La crise de la COVID-19 a créé une situation sans précédent et relancé le débat sur la mondialisation.
Alors que plusieurs gouvernements envisagent de rapatrier certaines activités de production de la Chine vers l’Occident, la pandémie a suscité une profonde réflexion chez les citoyens quant à leurs manières de consommer, de voyager et de vivre en société. Dans les pays occidentaux, tous ont pu voir l’ampleur des problèmes d’approvisionnement et la grande dépendance aux produits étrangers. De plus, l’enjeu écologique, mis en relief par les effets bénéfiques du ralentissement de l’économie mondiale, s’est révélé indissociable du grand retour des proximités.
Outre l’accessibilité, l’un des plus grands freins à l’expansion de l’achat local a toujours été le prix des produits, souvent de 15 % à 20 % plus élevé que ceux en provenance de la Chine. Il semble désormais qu’une majorité de consommateurs soient prêts à payer plus cher pour se procurer un produit de fabrication locale. Ils veulent encourager les entreprises et les producteurs locaux afin de les aider à passer à travers la crise.
La fierté d’acheter un produit local est aussi une grande source de motivation. Par exemple, certaines PME ont participé à l’effort collectif pour combattre le coronavirus. Masques, blouses de protection médicale, gel antibactérien pour les mains, visières et respirateurs artificiels figurent parmi l’arsenal produit dans l’urgence de la pandémie au Québec.
Cette motivation traduit également une profonde quête de sens, d’authenticité. Contrairement à un produit industriel fabriqué en série à l’autre bout de monde et qui a franchi un long parcours avant d’arriver jusqu’à nous, un produit local possède une âme. Il porte en lui l’histoire de son fabriquant, de son terroir, de sa localité, de sa région. C’est ce supplément d’âme que les consommateurs recherchent.
Le local est le signe d’un lien favorable avec autrui. Dans les grandes cités, le mouvement émerge avec force, alors que les habitants multiplient les initiatives pour encourager les marchands et les commerces de quartier. Ces projets sont d’une importance cruciale étant donné que l’économie des villes dépend largement des touristes. À la moindre crise, elle se meurt de leur absence. Il faudra repenser le modèle de création des villes autour de la solidarité, de la communauté, des solutions de proximité et des réseaux.
Ce parti pris pour l’achat local est à mettre en parallèle avec un vaste mouvement appelé le « glocal », contraction des mots global et local.
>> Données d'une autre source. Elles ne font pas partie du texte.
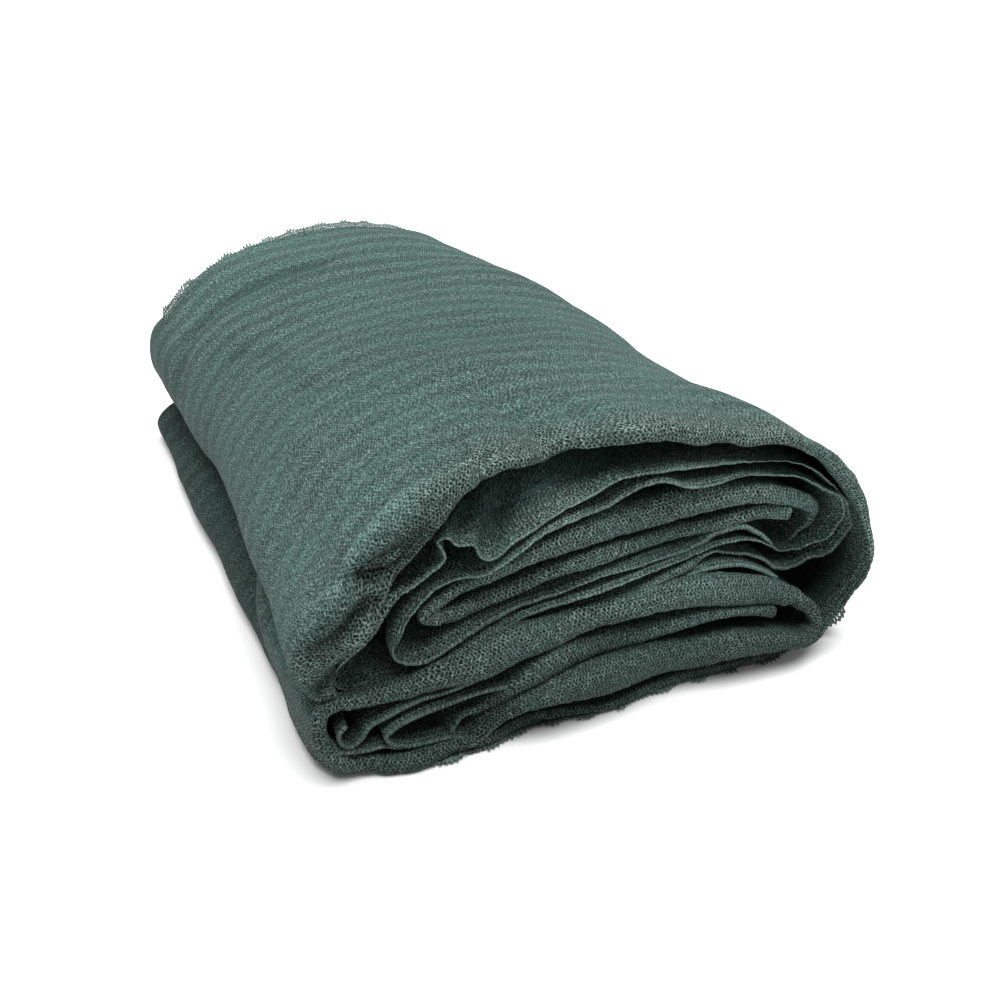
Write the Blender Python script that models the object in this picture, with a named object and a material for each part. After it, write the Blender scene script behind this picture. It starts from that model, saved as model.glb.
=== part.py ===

Ses adeptes s’inscrivent dans une perspective planétaire, mais ils agissent localement, entre autres en achetant des produits locaux. De plus en plus de citoyens du monde aspirent aujourd’hui à une consommation et à des modes de vie durables et responsables.
La crise sanitaire sera-t-elle suffisante pour modifier nos comportements individuels ? Une fois ce triste épisode de l’histoire de l’humanité passé, serons-nous tentés de revenir à nos vieilles habitudes… ? Autrement dit, l’achat local est-il une tendance durable ? Pour Jacques Nantel, professeur émérite à HEC Montréal, ce mouvement qui était déjà amorcé avant la pandémie, notamment dans l’industrie du meuble et celle du textile, s’accentuera, mais à une condition : les produits devront avoir un avantage comparatif s’ils coûtent plus chers. « Il faudra qu’on soit local ET performant. » 1
Déjà, on ressent une volonté de vivre différemment dans l’après-COVID-19. Par exemple, nous prêtons plus attention à ce qui devrait être consommé davantage ou avec plus de parcimonie. Avec le confinement, c’est le grand retour inattendu de la cuisine faite maison ! L’indépendance alimentaire est à notre portée si nous optons pour des produits de saison et la culture en serre. En revanche, un changement des réglementations s’impose face aux géants de l’industrie agroalimentaire. Et ce sera à nos gouvernements d’agir.
En attendant, essayons collectivement de préserver de meilleures habitudes de vie… Penser localement s’inscrit dans ce registre.